> _What is being asked_: Your answer should consist solely of the lines from the one with "for node in" through the one with "bpy.data.objects.remove(obj)", copied exactly, endpoints included.

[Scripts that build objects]
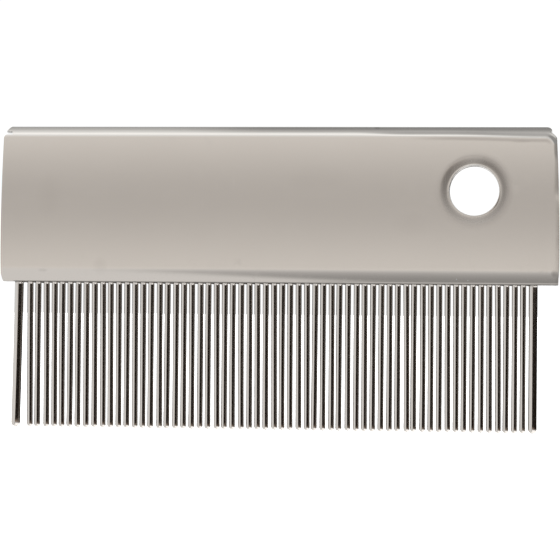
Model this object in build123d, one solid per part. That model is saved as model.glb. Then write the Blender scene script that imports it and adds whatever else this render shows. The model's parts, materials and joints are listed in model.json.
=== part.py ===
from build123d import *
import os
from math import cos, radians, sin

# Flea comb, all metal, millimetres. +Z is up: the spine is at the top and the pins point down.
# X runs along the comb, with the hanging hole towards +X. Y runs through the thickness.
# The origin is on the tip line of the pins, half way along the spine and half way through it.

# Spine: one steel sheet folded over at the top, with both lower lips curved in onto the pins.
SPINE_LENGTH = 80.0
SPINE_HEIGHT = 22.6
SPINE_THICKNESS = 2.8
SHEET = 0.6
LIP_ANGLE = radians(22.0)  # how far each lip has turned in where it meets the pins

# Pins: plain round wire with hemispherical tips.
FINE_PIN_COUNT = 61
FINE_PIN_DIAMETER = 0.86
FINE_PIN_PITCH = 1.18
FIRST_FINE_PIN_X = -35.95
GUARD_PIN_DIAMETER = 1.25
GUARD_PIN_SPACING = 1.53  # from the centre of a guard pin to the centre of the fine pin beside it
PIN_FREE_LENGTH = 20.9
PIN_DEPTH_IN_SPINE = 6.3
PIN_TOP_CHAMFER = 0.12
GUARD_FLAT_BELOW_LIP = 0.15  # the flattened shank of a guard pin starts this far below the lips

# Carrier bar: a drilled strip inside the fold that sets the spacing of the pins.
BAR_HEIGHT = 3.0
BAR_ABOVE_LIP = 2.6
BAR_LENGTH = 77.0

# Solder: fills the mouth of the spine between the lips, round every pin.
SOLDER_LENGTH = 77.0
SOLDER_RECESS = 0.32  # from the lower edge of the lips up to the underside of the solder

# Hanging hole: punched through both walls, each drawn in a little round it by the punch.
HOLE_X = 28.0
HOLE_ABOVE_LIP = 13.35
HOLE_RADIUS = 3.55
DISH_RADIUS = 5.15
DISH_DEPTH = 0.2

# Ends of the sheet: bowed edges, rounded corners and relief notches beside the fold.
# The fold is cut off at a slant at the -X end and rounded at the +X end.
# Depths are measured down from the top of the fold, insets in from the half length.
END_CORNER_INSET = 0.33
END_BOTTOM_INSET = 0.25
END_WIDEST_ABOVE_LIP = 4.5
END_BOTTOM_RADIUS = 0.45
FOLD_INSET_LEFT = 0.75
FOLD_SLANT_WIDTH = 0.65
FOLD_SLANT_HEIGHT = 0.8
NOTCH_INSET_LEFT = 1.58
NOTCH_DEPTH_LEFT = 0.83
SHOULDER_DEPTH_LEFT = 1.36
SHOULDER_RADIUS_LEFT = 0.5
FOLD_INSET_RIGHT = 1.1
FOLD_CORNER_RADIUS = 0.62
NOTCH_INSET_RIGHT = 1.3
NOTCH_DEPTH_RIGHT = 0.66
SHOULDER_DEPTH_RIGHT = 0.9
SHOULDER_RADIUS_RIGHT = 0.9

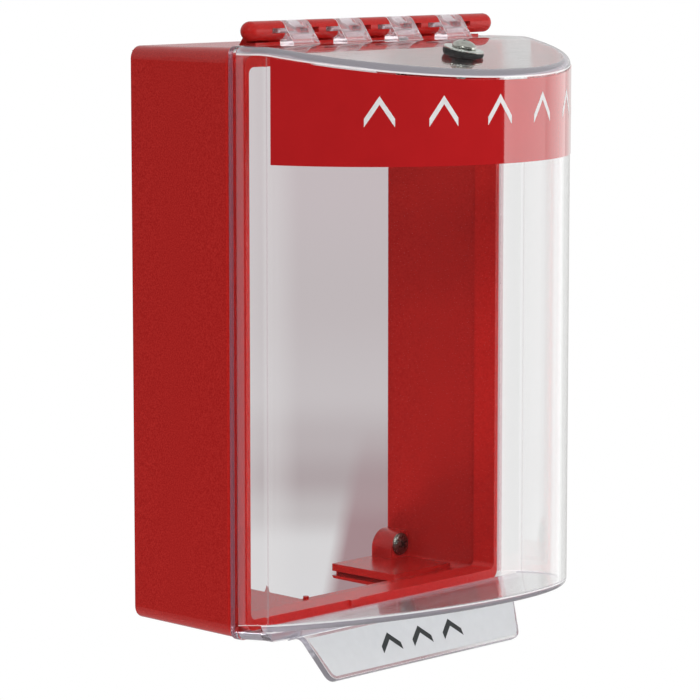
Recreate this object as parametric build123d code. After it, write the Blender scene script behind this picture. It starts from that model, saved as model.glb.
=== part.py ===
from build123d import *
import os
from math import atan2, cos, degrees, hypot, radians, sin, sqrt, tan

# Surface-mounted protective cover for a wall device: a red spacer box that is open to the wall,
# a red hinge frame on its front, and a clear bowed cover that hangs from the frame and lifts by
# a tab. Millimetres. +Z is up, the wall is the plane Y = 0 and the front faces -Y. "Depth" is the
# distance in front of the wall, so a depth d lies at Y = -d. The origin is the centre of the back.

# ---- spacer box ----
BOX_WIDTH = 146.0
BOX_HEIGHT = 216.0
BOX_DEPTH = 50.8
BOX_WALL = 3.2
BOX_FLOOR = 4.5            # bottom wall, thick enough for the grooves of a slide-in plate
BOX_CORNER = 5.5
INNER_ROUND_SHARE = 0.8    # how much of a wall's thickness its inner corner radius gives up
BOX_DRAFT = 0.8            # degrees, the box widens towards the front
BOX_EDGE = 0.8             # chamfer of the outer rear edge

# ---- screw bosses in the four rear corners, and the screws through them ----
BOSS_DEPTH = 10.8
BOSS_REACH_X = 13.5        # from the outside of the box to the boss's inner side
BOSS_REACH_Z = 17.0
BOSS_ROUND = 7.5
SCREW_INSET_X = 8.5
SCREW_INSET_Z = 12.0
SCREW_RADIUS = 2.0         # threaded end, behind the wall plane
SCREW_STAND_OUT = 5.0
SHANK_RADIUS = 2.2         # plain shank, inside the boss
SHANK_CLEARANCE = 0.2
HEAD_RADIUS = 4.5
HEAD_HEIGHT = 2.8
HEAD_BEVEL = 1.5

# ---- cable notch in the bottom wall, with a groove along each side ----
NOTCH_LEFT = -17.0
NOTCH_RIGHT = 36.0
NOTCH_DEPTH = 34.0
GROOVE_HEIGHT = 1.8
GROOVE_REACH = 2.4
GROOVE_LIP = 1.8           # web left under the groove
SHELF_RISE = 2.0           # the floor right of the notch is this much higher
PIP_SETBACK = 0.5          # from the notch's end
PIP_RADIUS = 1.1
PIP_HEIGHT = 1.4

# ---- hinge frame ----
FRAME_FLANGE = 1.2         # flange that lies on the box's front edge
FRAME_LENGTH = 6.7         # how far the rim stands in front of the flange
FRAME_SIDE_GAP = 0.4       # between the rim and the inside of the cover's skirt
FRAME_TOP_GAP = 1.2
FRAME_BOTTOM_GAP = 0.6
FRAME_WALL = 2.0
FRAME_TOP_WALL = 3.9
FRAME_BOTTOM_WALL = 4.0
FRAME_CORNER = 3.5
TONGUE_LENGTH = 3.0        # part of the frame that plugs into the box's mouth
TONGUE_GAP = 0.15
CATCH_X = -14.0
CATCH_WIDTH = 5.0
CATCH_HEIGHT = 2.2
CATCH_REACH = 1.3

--

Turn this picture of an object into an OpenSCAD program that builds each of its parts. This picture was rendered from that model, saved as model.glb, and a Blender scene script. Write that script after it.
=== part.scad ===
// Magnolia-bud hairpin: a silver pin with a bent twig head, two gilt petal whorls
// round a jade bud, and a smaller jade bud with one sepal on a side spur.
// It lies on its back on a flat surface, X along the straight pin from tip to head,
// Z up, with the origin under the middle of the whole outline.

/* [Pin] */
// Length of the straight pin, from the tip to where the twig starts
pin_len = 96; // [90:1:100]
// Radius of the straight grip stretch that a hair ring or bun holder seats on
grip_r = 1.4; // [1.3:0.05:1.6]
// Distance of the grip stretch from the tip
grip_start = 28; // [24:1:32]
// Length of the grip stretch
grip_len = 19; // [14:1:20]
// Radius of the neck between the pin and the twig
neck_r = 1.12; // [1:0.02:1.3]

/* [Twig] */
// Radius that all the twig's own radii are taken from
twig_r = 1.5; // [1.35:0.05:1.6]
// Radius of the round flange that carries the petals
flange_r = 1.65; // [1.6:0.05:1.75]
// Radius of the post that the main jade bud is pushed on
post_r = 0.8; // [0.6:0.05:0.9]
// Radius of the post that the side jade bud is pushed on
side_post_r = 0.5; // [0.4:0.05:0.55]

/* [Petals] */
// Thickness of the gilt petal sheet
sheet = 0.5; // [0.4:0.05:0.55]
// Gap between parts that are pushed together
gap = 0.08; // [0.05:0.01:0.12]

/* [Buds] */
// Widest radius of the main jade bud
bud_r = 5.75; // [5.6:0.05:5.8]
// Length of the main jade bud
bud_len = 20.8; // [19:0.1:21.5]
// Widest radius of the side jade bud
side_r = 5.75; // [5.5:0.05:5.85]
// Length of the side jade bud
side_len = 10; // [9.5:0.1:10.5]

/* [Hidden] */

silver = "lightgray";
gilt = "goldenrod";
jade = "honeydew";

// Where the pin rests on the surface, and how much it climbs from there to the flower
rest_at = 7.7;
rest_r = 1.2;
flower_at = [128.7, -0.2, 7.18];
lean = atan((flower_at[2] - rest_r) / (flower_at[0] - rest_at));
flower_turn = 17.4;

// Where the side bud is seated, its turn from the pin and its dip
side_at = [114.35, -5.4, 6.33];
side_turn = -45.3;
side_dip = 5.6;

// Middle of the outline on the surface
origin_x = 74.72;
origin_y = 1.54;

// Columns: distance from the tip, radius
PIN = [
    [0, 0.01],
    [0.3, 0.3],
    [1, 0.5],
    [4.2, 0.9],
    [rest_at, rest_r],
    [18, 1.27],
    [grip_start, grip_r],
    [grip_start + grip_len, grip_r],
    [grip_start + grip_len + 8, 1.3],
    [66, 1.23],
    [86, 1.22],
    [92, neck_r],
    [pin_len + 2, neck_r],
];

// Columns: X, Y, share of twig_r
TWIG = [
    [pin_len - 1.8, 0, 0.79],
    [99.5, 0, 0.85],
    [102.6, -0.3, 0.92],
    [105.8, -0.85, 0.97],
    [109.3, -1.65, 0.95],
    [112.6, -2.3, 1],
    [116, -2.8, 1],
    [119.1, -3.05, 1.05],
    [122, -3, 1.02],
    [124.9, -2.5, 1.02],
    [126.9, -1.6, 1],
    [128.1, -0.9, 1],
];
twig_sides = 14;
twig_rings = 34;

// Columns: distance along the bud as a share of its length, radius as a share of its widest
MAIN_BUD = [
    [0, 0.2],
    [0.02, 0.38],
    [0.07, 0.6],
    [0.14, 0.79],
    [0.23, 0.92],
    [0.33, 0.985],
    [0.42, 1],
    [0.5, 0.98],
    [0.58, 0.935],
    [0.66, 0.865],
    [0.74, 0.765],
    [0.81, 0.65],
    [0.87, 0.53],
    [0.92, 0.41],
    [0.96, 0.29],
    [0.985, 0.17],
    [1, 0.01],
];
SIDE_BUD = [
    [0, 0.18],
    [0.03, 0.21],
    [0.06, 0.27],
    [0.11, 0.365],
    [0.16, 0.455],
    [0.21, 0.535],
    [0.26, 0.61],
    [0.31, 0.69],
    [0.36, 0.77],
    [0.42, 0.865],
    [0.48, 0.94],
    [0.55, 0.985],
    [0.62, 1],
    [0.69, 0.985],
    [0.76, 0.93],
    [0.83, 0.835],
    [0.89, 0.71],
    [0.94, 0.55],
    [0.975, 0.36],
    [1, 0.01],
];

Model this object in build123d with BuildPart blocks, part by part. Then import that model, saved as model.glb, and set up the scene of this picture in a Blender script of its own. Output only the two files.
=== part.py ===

==

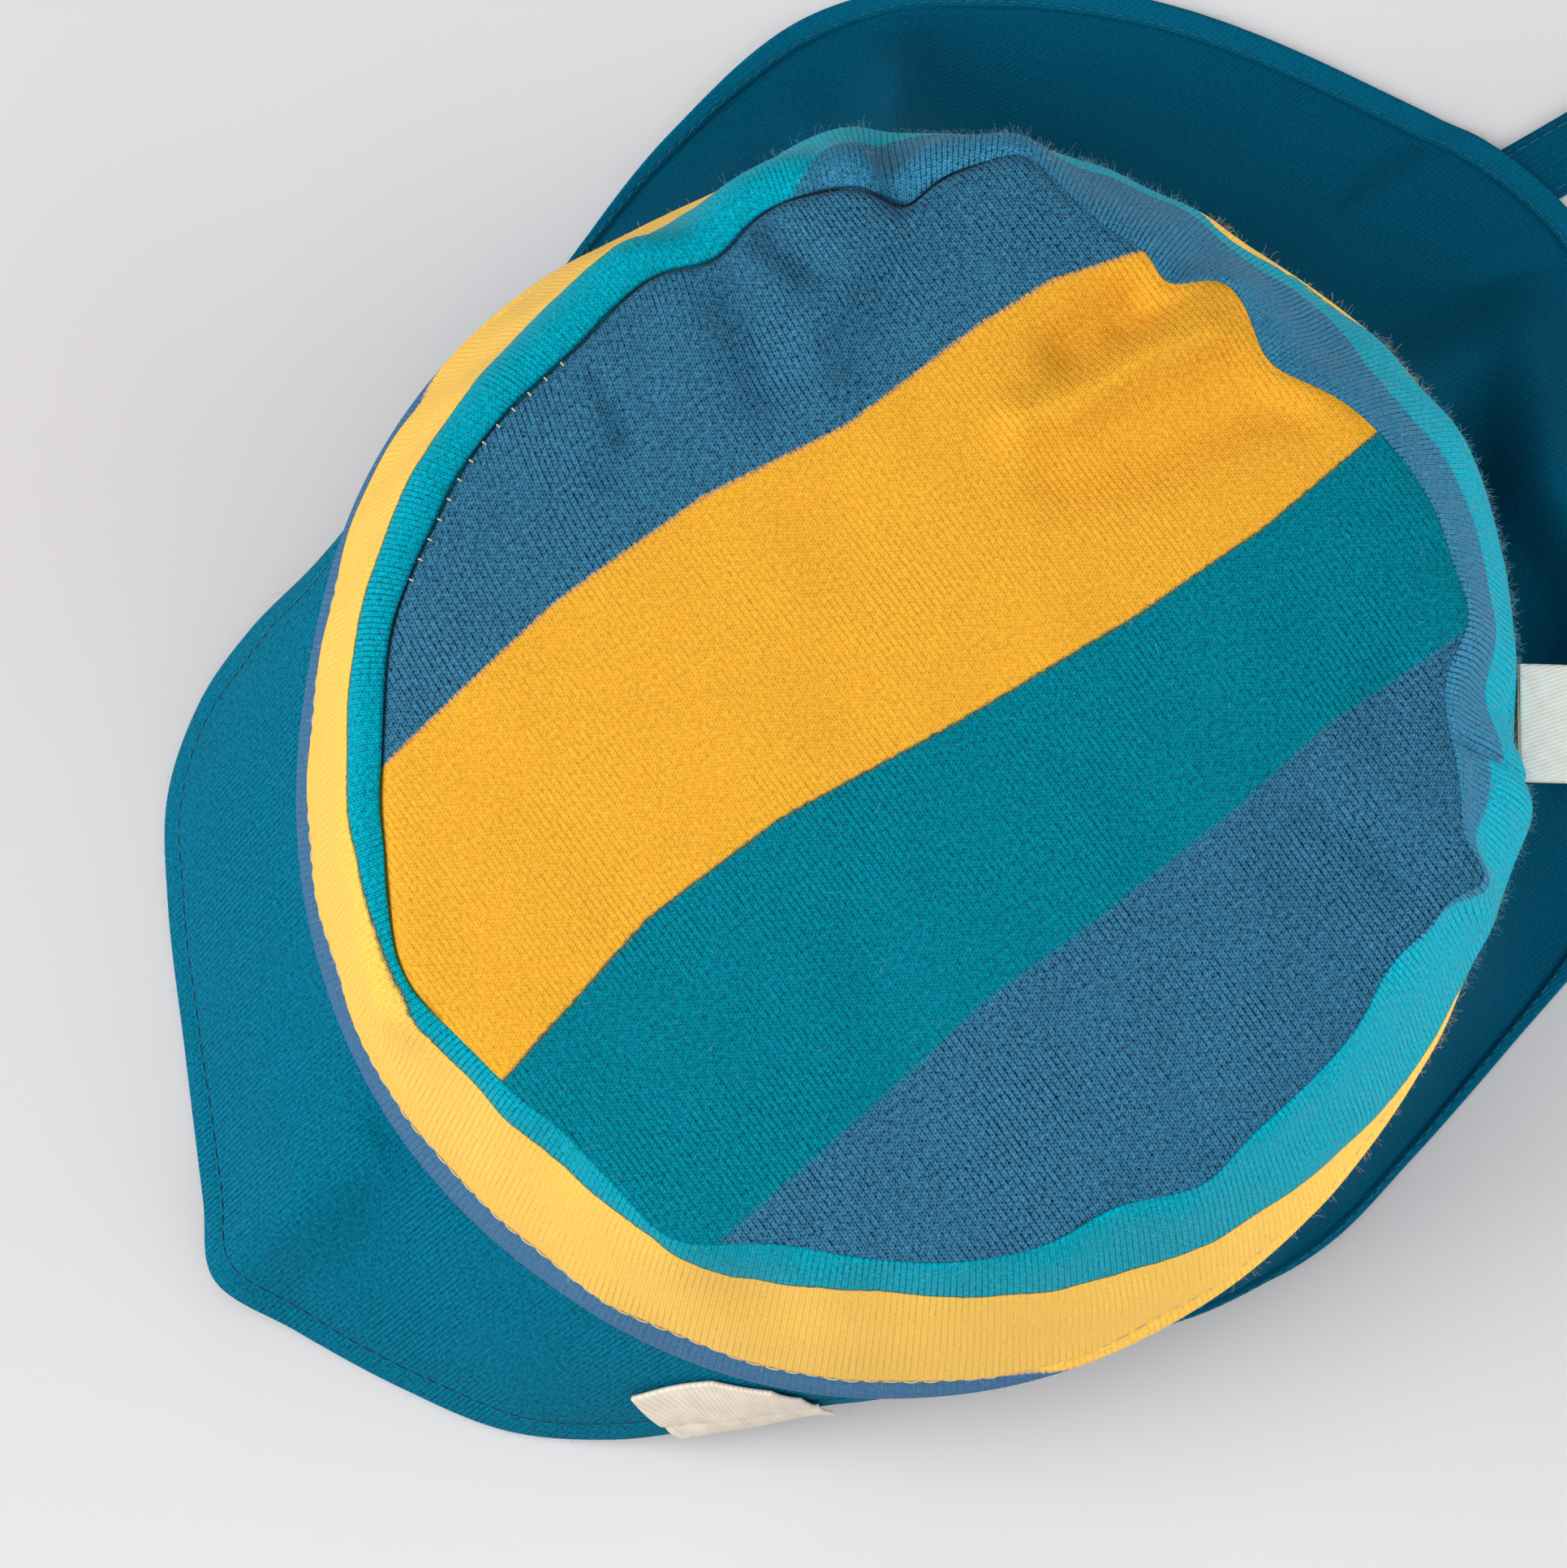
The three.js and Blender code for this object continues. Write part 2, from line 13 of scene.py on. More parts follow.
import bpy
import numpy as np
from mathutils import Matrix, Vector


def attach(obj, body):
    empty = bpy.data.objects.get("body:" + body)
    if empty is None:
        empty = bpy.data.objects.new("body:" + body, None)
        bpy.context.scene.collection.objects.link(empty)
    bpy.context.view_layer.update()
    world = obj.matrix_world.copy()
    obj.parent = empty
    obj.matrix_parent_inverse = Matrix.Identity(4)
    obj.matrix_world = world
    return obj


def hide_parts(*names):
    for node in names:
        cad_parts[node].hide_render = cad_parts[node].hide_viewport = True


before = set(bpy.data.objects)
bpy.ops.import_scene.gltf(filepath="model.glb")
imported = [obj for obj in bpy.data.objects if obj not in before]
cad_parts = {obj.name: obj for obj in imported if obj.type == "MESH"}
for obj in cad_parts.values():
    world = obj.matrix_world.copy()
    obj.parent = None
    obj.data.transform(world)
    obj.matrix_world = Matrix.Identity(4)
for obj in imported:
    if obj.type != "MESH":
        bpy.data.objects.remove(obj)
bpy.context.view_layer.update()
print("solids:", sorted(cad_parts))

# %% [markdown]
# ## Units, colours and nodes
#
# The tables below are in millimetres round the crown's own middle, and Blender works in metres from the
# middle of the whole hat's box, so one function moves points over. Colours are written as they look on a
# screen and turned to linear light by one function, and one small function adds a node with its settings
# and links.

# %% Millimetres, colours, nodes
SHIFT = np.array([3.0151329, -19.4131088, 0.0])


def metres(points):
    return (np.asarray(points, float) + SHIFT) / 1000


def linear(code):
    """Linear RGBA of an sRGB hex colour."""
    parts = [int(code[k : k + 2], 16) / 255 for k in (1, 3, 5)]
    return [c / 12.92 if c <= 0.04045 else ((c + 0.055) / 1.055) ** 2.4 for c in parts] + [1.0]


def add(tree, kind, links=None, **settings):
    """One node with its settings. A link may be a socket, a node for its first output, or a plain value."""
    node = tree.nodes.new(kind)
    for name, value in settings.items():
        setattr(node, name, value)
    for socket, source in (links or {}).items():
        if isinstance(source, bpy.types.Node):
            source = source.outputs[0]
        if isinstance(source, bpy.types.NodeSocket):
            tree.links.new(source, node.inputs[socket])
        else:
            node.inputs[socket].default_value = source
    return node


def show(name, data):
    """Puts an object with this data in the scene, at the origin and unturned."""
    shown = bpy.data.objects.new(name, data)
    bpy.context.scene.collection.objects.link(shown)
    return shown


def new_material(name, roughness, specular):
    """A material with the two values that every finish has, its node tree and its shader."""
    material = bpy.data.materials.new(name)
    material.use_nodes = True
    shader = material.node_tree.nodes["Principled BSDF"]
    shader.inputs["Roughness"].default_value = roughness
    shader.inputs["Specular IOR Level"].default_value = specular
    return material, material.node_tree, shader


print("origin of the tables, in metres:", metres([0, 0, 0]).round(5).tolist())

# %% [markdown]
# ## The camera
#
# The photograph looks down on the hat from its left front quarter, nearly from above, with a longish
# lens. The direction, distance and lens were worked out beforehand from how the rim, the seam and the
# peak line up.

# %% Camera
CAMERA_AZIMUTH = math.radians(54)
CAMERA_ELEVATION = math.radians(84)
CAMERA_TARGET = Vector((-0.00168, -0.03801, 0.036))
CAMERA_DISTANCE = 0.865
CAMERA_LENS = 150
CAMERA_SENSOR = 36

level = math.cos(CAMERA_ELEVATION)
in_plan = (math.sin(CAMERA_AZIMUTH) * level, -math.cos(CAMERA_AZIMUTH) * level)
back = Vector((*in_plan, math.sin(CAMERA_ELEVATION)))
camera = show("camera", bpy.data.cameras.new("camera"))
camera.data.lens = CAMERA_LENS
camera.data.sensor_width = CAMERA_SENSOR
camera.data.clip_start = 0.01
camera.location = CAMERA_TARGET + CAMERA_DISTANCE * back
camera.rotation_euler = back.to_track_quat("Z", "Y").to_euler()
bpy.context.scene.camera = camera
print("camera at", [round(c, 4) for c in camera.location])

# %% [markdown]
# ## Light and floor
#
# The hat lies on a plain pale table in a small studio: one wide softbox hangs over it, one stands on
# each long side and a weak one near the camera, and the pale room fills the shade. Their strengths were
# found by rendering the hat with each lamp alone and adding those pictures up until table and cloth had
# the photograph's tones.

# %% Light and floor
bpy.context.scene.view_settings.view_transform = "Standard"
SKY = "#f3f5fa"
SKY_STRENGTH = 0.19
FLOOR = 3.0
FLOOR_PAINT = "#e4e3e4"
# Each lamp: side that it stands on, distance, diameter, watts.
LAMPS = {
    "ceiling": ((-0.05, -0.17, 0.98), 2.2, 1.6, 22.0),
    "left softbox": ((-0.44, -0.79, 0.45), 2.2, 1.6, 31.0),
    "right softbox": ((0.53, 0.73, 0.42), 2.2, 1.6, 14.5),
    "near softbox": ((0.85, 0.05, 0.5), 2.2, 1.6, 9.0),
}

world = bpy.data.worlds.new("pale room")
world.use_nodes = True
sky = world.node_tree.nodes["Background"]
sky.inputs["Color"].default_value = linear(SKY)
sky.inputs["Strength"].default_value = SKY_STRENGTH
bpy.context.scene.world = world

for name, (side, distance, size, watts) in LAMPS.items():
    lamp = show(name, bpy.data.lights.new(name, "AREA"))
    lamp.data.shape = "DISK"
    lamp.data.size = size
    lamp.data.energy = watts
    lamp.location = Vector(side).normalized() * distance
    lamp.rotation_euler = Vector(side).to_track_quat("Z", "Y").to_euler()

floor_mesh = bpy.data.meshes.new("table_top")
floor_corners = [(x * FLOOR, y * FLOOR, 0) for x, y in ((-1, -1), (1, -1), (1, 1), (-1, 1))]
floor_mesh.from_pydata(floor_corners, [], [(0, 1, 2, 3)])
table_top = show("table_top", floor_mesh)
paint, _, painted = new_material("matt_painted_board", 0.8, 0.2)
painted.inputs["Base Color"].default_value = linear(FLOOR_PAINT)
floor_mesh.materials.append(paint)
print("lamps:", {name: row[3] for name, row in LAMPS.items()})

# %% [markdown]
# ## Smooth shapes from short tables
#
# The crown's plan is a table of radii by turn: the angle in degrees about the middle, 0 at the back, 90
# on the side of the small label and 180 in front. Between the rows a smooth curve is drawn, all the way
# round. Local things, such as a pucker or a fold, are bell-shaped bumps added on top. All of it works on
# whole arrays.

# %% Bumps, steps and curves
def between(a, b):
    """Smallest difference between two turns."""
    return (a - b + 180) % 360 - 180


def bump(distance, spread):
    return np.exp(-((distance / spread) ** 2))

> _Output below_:
    for node in names:
        cad_parts[node].hide_render = cad_parts[node].hide_viewport = True


before = set(bpy.data.objects)
bpy.ops.import_scene.gltf(filepath="model.glb")
imported = [obj for obj in bpy.data.objects if obj not in before]
cad_parts = {obj.name: obj for obj in imported if obj.type == "MESH"}
for obj in cad_parts.values():
    world = obj.matrix_world.copy()
    obj.parent = None
    obj.data.transform(world)
    obj.matrix_world = Matrix.Identity(4)
for obj in imported:
    if obj.type != "MESH":
        bpy.data.objects.remove(obj)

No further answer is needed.